The brothers wanted to change that and enjoyed it. However, the fact that their autopilot failed four hours after the start of the first Transquadra stage was not planned. "We steered by hand for eight and a half days," reported Benjamin Morgen after crossing the finish line. Nevertheless, they crossed the finish line as the second boat in the largest "performance duo" classification group of 17 double-handed crews, only having to let the dominant Frenchmen Eric Guigne and Tangi Caron on the JPK 10.30 sister ship "Ose" pull away.

This stage had a fairly high proportion of crosses" (Benjamin Morgen)

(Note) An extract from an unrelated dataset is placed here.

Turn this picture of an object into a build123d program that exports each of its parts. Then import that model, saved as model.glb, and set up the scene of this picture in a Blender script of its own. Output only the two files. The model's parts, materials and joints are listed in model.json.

The French group winners mastered the course from La Turballe to Madeira in 8 days, 13 hours and 50 minutes. The Morgen brothers needed just under three and a half hours longer before crossing the finish line tired but happy as group runners-up after barely more than two hours' sleep a night. Benjamin Morgen said in an initial assessment: "It was challenging, on the first four or five days it was always grey and rainy. There were winds ranging from zero to 35 knots. This first leg had quite a high proportion of crosses."

French occupy the podium

The French "Ose" crew remained in front with their calculated lead, sharing the podium with their compatriots. The Hamburg duo Morgen/Morgen sailed to a calculated sixth place. Right behind them in the handicap classification were Rasmus Töpsch and Cord Hall with their JPK 10.10 "Sharifa" in seventh place. The duo from Strande finished the leg in sixth place after a few setbacks and with a lot of fighting spirit in the final sprint.

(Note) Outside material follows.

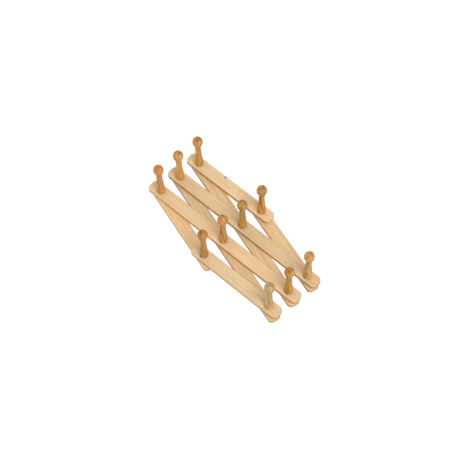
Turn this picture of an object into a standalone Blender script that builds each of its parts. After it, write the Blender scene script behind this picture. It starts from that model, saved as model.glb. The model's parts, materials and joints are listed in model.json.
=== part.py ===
"""Expanding wall peg rack: eight wooden slats in a lazy-tongs lattice with ten turned pegs.

Metres, +Z up. The wall is the plane Y = 0 and the pegs point along -Y. The origin is on the wall
plane, behind the top middle peg, which is the pivot that stays still when the rack opens.
Rows and columns are named as seen from the front, with +X to the right.
"""
import math

import bmesh
import bpy

# Driving dimensions
HOLE_PITCH = 0.150                     # distance between neighbouring pivots along a slat
TILT = math.radians(8.5)               # lean of every slat from the vertical, at rest
SLAT_WIDTH = 0.024
SLAT_THICKNESS = 0.010
SLAT_OVERHANG = 0.024                  # from the last pivot to the slat's tip
SLAT_NOSE = 0.0105                     # length of the rounded end
NOSE_EXPONENT = 3.0                    # 2 is an ellipse, more is blunter
NOSE_STEPS = 12
GAP = 0.0003                           # air between neighbouring pieces

PEG_BASE_RADIUS = 0.0080
PEG_NECK_RADIUS = 0.0053
PEG_NECK_HEIGHT = 0.048                # above the peg's shoulder
HEAD_RADIUS = 0.0093
HEAD_HALF_LENGTH = 0.0120
HEAD_CENTRE = 0.074                    # above the peg's shoulder
CHIN_LENGTH = 0.0020                   # between the neck's end and the head
CHIN_FLARE = 0.0004
TENON_RADIUS = 0.0045
SHOULDER_EASE = 0.0006                 # softened rim of the peg's foot

WASHER_RADIUS = 0.0060
WASHER_HOLE_RADIUS = 0.0022
WASHER_THICKNESS = 0.0010
SCREW_HEAD_RADIUS = 0.0041
SCREW_HEAD_THICKNESS = 0.0020
SCREW_HEAD_EASE = 0.0004
SCREW_RADIUS = 0.0016
SCREW_LENGTH = 0.022                   # under the head
SCREW_TIP_LENGTH = 0.004
PILOT_SPARE = 0.001                    # pilot hole left beyond the screw's tip

# Worked out from the driving dimensions
COLUMN_STEP = 2 * HOLE_PITCH * math.sin(TILT)
ROW_STEP = HOLE_PITCH * math.cos(TILT)
BORE_RADIUS = TENON_RADIUS + GAP
COUNTERBORE_RADIUS = WASHER_RADIUS + GAP
COUNTERBORE_DEPTH = SCREW_HEAD_THICKNESS + WASHER_THICKNESS + 2 * GAP
FRONT_LAYER_BACK = SLAT_THICKNESS + GAP
SHOULDER = FRONT_LAYER_BACK + SLAT_THICKNESS + GAP     # the peg's shoulder, in front of the wall
PILOT_RADIUS = SCREW_RADIUS + GAP
PILOT_END = SCREW_HEAD_THICKNESS + SCREW_LENGTH + PILOT_SPARE

SIDES = 16                             # facets of a turned peg and of a bore
SMALL_SIDES = 12                       # facets of a washer and of a screw
BODY_STEPS = 4                         # rings up a peg's tapered body
HEAD_STEPS = 10                        # arcs from the head's chin to its tip
CUTTER_CLEARANCE = 0.002               # how far a cutter runs past the faces that it opens
SHARP_ANGLE = math.radians(40)

ROW_LEVEL = {"top": 0, "middle": 1, "bottom": 2}
ROW_SHIFT = {"top": 1.0, "middle": 1.5, "bottom": 1.0}
FRONT_HINGES = [("bottom", 0), ("middle", 1), ("top", 1), ("top", 2)]
BACK_HINGES = [("top", 0), ("top", 1), ("middle", 2), ("bottom", 2)]
FIXED_PIVOT = ("top", 1)


def clear_scene():
    for obj in list(bpy.data.objects):
        bpy.data.objects.remove(obj, do_unlink=True)


def material(name, colour, roughness, metallic=0.0):
    mat = bpy.data.materials.new(name)
    mat.use_nodes = True
    shader = mat.node_tree.nodes["Principled BSDF"]
    shader.inputs["Base Color"].default_value = (*colour, 1.0)
    shader.inputs["Roughness"].default_value = roughness
    shader.inputs["Metallic"].default_value = metallic
    return mat


def add_object(name, bm, mat, smooth=False):
    mesh = bpy.data.meshes.new(name)
    bmesh.ops.recalc_face_normals(bm, faces=bm.faces)
    bm.to_mesh(mesh)
    bm.free()
    if smooth:
        mesh.shade_smooth()
        mesh.set_sharp_from_angle(angle=SHARP_ANGLE)
    obj = bpy.data.objects.new(name, mesh)
    bpy.context.scene.collection.objects.link(obj)
    if mat:
        obj.data.materials.append(mat)
    return obj


def turned(profile, sides):
    """A closed solid of revolution about Y. The profile is (distance in front of the wall, radius)."""
    bm = bmesh.new()
    rings = []
    for depth, radius in profile:
        if radius == 0:
            rings.append([bm.verts.new((0, -depth, 0))])
            continue
        ring = []
        for i in range(sides):
            angle = 2 * math.pi * i / sides
            ring.append(bm.verts.new((radius * math.cos(angle), -depth, radius * math.sin(angle))))
        rings.append(ring)
    closed = len(rings[0]) > 1
    pairs = list(zip(rings, rings[1:]))
    if closed:
        pairs.append((rings[-1], rings[0]))
    for first, second in pairs:
        for i in range(sides):
            j = (i + 1) % sides
            corners = [first[i % len(first)], first[j % len(first)],
                       second[j % len(second)], second[i % len(second)]]
            unique = list(dict.fromkeys(corners))
            bm.faces.new(unique)
    return bm


def smoothstep(value):
    return value * value * (3 - 2 * value)


def peg_radius(height):
    """Radius of the tapered body, which is widest at the shoulder and narrowest at the neck."""
    share = min(height / PEG_NECK_HEIGHT, 1.0)
    return PEG_BASE_RADIUS + (PEG_NECK_RADIUS - PEG_BASE_RADIUS) * smoothstep(share)


def peg_profile():
    """From the pilot hole's bottom, out along the tenon, over the body and up to the head's tip."""
    tenon_end = COUNTERBORE_DEPTH
    profile = [(PILOT_END, 0), (PILOT_END, PILOT_RADIUS), (tenon_end, PILOT_RADIUS)]
    profile += [(tenon_end, TENON_RADIUS), (SHOULDER, TENON_RADIUS)]
    profile += [(SHOULDER, PEG_BASE_RADIUS - SHOULDER_EASE)]
    for step in range(BODY_STEPS + 1):
        height = SHOULDER_EASE + (PEG_NECK_HEIGHT - SHOULDER_EASE) * step / BODY_STEPS
        profile.append((SHOULDER + height, peg_radius(height)))
    chin = HEAD_CENTRE - HEAD_HALF_LENGTH - CHIN_LENGTH
    profile.append((SHOULDER + chin, PEG_NECK_RADIUS + CHIN_FLARE))
    for step in range(2, HEAD_STEPS):
        angle = math.pi * step / HEAD_STEPS - math.pi / 2
        depth = SHOULDER + HEAD_CENTRE + HEAD_HALF_LENGTH * math.sin(angle)
        profile.append((depth, HEAD_RADIUS * math.cos(angle)))
    profile.append((SHOULDER + HEAD_CENTRE + HEAD_HALF_LENGTH, 0))
    return profile


def washer_profile():
    near = SCREW_HEAD_THICKNESS + GAP
    far = near + WASHER_THICKNESS
    return [(near, WASHER_HOLE_RADIUS), (near, WASHER_RADIUS), (far, WASHER_RADIUS), (far, WASHER_HOLE_RADIUS)]


def screw_profile():
    end = SCREW_HEAD_THICKNESS + SCREW_LENGTH
    return [(0, 0), (0, SCREW_HEAD_RADIUS - SCREW_HEAD_EASE), (SCREW_HEAD_EASE, SCREW_HEAD_RADIUS),
            (SCREW_HEAD_THICKNESS, SCREW_HEAD_RADIUS), (SCREW_HEAD_THICKNESS, SCREW_RADIUS),
            (end - SCREW_TIP_LENGTH, SCREW_RADIUS), (end, 0)]


def pivot(row, column):
    x = (column - ROW_SHIFT[row]) * COLUMN_STEP
    return x, -ROW_LEVEL[row] * ROW_STEP


def front_pivots(index):
    """Pivots of a front slat, which leans to the left as it rises."""
    chain = [("top", index - 1), ("middle", index), ("bottom", index)]
    return [(row, column) for row, column in chain if row == "middle" or 0 <= column <= 2]


def back_pivots(index):
    """Pivots of a back slat, which leans to the right as it rises."""
    chain = [("top", index), ("middle", index), ("bottom", index - 1)]
    return [(row, column) for row, column in chain if row == "middle" or 0 <= column <= 2]


def slat_outline(low, high):
    """Points of a straight bar along Z with rounded ends, in order round its edge."""
    points = []
    half = SLAT_WIDTH / 2
    for centre, sign in ((high + SLAT_OVERHANG - SLAT_NOSE, 1), (low - SLAT_OVERHANG + SLAT_NOSE, -1)):
        for step in range(NOSE_STEPS + 1):
            angle = math.pi * step / NOSE_STEPS
            across = math.copysign(abs(math.cos(angle)) ** (2 / NOSE_EXPONENT), math.cos(angle))
            along = math.sin(angle) ** (2 / NOSE_EXPONENT) if 0 < step < NOSE_STEPS else 0.0
            points.append((sign * half * across, centre + sign * SLAT_NOSE * along))
    return points


def slat_body(low, high, back):
    """A bar between the distances 'back' and 'back' + thickness in front of the wall."""
    bm = bmesh.new()
    verts = [bm.verts.new((x, -back, z)) for x, z in slat_outline(low, high)]
    face = bm.faces.new(verts)
    extruded = bmesh.ops.extrude_face_region(bm, geom=[face])
    moved = [item for item in extruded["geom"] if isinstance(item, bmesh.types.BMVert)]
    bmesh.ops.translate(bm, verts=moved, vec=(0, -SLAT_THICKNESS, 0))
    return bm


def bore_cutter(name, heights, back, counterbored, parent):
    """One hidden cutter with a bore, and for a back slat a counterbore, at each pivot."""
    bm = bmesh.new()
    near = back - CUTTER_CLEARANCE
    far = back + SLAT_THICKNESS + CUTTER_CLEARANCE
    for height in heights:
        profile = [(near, 0), (near, BORE_RADIUS), (far, BORE_RADIUS), (far, 0)]
        if counterbored:
            floor = back + COUNTERBORE_DEPTH
            profile[1:2] = [(near, COUNTERBORE_RADIUS), (floor, COUNTERBORE_RADIUS), (floor, BORE_RADIUS)]
        one = turned(profile, SIDES)
        bmesh.ops.translate(one, verts=one.verts, vec=(0, 0, height))
        piece = bpy.data.meshes.new(name)
        one.to_mesh(piece)
        one.free()
        bm.from_mesh(piece)
        bpy.data.meshes.remove(piece)
    cutter = add_object(name, bm, None)
    cutter.hide_render = True
    cutter.display_type = "WIRE"
    cutter.parent = parent
    return cutter


def make_slat(name, pivots, hinge, lean, back, counterbored, mat):
    """A slat whose origin is its hinge, leaning by 'lean' about Y."""
    first_level = ROW_LEVEL[hinge[0]]
    heights = [(first_level - ROW_LEVEL[row]) * HOLE_PITCH for row, _ in pivots]
    slat = add_object(name, slat_body(min(heights), max(heights), back), mat)
    x, z = pivot(*hinge)
    slat.location = (x, 0, z)
    slat.rotation_euler = (0, lean, 0)
    cutter = bore_cutter(name + "_cutter", heights, back, counterbored, slat)
    cut = slat.modifiers.new("bores", "BOOLEAN")
    cut.operation = "DIFFERENCE"
    cut.solver = "EXACT"
    cut.object = cutter
    return slat, dict(zip(pivots, heights))


def peg_label(row, column):
    if row == "middle":
        return f"middle_{column + 1}"
    return f"{row}_{('left', 'centre', 'right')[column]}"


def add_pivot_hardware(place, parent, height, meshes):
    """A peg, its washer and its screw on one pivot, riding on the front slat or standing alone."""
    label = peg_label(*place)
    for kind in ("peg", "washer", "screw"):
        obj = bpy.data.objects.new(f"{kind}_{label}", meshes[kind])
        bpy.context.scene.collection.objects.link(obj)
        if parent:
            obj.parent = parent
            obj.location = (0, 0, height)
        else:
            x, z = pivot(*place)
            obj.location = (x, 0, z)


def turned_mesh(name, profile, sides, mat):
    obj = add_object(name, turned(profile, sides), mat, smooth=True)
    mesh = obj.data
    bpy.data.objects.remove(obj)
    return mesh


def build():
    clear_scene()
    pine = material("pine_slat", (0.73, 0.51, 0.29), 0.55)
    turned_wood = material("turned_peg", (0.55, 0.29, 0.09), 0.45)
    zinc = material("zinc_plated_steel", (0.55, 0.56, 0.58), 0.35, metallic=1.0)
    meshes = {
        "peg": turned_mesh("peg", peg_profile(), SIDES, turned_wood),
        "washer": turned_mesh("washer", washer_profile(), SMALL_SIDES, zinc),
        "screw": turned_mesh("screw", screw_profile(), SMALL_SIDES, zinc),
    }
    for index in range(4):
        hinge = FRONT_HINGES[index]
        slat, heights = make_slat(f"front_slat_{index + 1}", front_pivots(index), hinge,
                                  -TILT, FRONT_LAYER_BACK, False, pine)
        for place, height in heights.items():
            fixed = place == FIXED_PIVOT
            add_pivot_hardware(place, None if fixed else slat, height, meshes)
    for index in range(4):
        make_slat(f"back_slat_{index + 1}", back_pivots(index), BACK_HINGES[index],
                  TILT, 0.0, True, pine)


build()
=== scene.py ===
import json
import math
from typing import NamedTuple

import bmesh
import bpy
from mathutils import Matrix, Vector


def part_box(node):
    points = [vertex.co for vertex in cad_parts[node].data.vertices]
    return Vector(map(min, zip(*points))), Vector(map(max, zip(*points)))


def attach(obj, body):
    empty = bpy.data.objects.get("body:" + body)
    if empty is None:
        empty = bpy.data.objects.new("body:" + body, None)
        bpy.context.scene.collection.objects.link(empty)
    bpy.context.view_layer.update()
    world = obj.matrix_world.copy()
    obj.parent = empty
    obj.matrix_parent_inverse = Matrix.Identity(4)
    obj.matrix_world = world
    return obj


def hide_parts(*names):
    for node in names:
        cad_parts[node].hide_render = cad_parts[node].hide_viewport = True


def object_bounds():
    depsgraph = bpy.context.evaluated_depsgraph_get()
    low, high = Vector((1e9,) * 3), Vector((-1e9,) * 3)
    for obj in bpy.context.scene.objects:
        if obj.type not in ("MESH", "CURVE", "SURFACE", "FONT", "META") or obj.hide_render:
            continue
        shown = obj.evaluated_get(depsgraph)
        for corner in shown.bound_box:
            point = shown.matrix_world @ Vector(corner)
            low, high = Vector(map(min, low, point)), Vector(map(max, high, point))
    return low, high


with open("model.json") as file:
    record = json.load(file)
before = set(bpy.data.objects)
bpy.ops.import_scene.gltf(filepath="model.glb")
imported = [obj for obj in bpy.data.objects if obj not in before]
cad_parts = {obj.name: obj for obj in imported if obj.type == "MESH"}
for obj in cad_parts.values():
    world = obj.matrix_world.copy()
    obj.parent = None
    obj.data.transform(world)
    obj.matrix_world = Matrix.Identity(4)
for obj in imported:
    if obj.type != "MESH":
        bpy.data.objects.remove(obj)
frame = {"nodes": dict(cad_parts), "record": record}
CAD_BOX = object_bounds()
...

"They sailed so well until the split," said "Momo" skipper Benjamin Morgen, paying tribute to the "Sharifa" crew in the harbour. By the "split", the Hamburg native was referring to the decision of compatriots Töpsch and Hall, who were in the leading group in the first half of the race, to pass a traffic separation zone (VTG) off the Portuguese coast on the inside and close to land. The "Sharifa" team was convinced that they would be better able to avoid a growing high-pressure block approaching from the west.

What many observers on land did not realise straight away was that the Iridium connection on board the "Sharifa" had failed. Rasmus Töpsch and Cord Hall were only able to carry out routings with increasingly old data. "We were pretty much blind for about 48 hours," said Rasmus Töpsch. One of the reasons they chose the VTG inner track was to be able to receive weather data once again close to land. When they realised around Lisbon that the fleet had not followed its course as expected, it became clear that the weather information had obviously changed significantly.

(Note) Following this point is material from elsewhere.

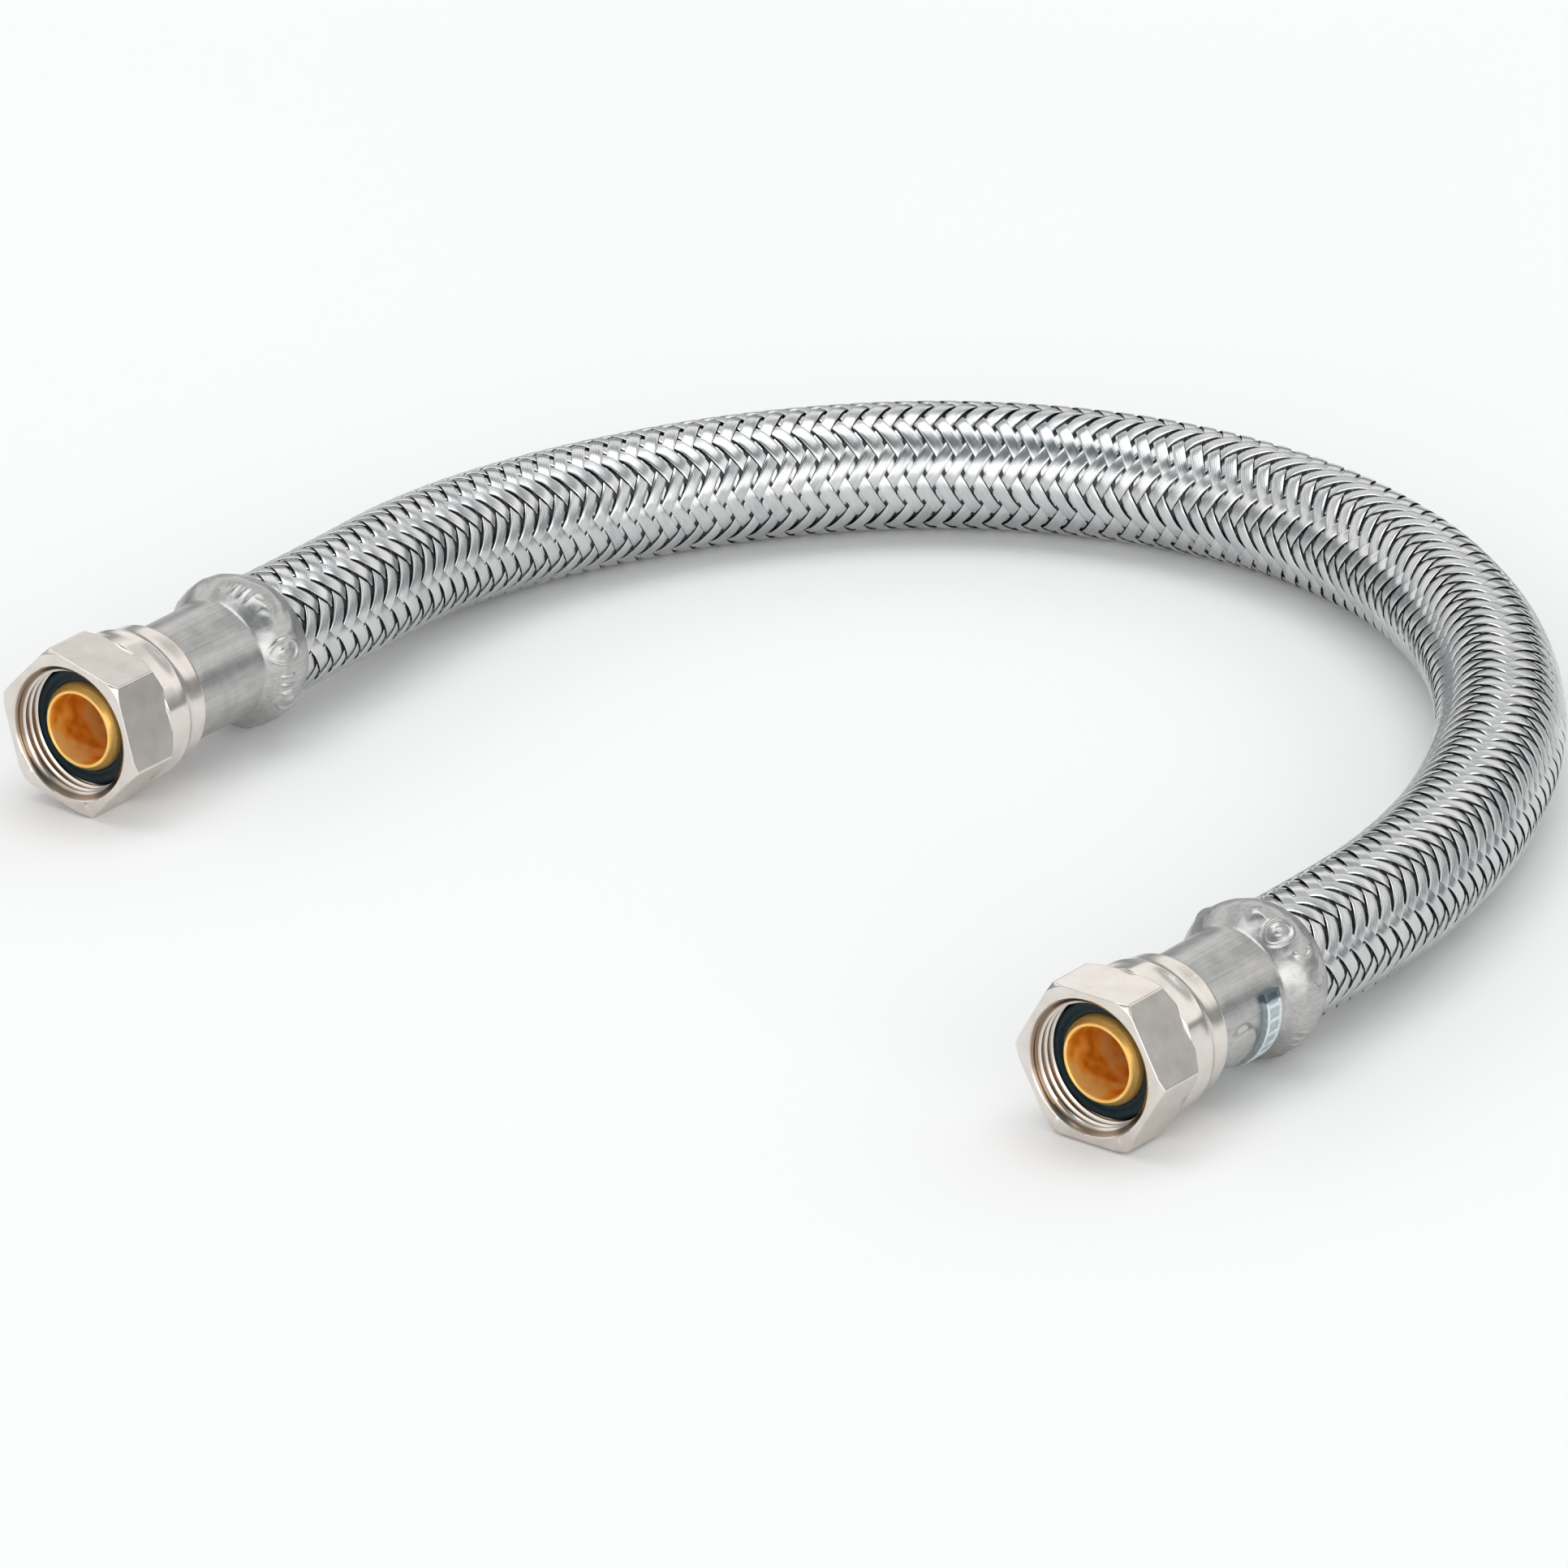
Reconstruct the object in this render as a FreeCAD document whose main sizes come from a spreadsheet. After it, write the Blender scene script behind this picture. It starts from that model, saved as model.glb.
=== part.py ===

Then we could see that we had really got ourselves into a mess..." (Cord Hall)

Cord Hall said: "We got the weather for the last time on Thursday evening. Two out of three models had seen the inside track as better. On Friday morning we routed again with the same data. We didn't have any others. The advantages in favour of the inside remained. In view of the clear routings, we had to assume that the others would follow. We still had zero new weather information and zero positions of our opponents. Otherwise we might have reconsidered our tight course southwards. On the other hand, being close to land also offered us the only chance to get weather data again."

Wild race, happy ending

When the "Sharifa" crew finally got the Iridium connection back under control at the weekend, "we could see that we had really got ourselves into a mess," says Cord Hall. They had initially fallen well out of the top ten. While the rest of the fleet sailed on a south-westerly course towards Madeira close to the layline, the North Germans finally decided to make a sharp right turn on their southern course, followed and put in a race to catch up that was as strong as it was exciting for their fans in the Whatsapp group "Sharifa traverse l'Atlantique". Many well-known sailors joined in the excitement.

With the initial "fog like an Alaskan race" (Christoph Morgen), "twelve hours of seasickness like never before" (Cord Hall), a broken autopilot ("Momo") and a defective Iridium connection ("Sharifa"), demanding doldrums and a lot of pressure in between, after lows and highs, this first leg of the race was a memorable one for amateur sailors over 40 years old. Cord Hall's summary: "We were pretty down on Friday evening, but then happy at the finish. We didn't break the boat. And neither did we."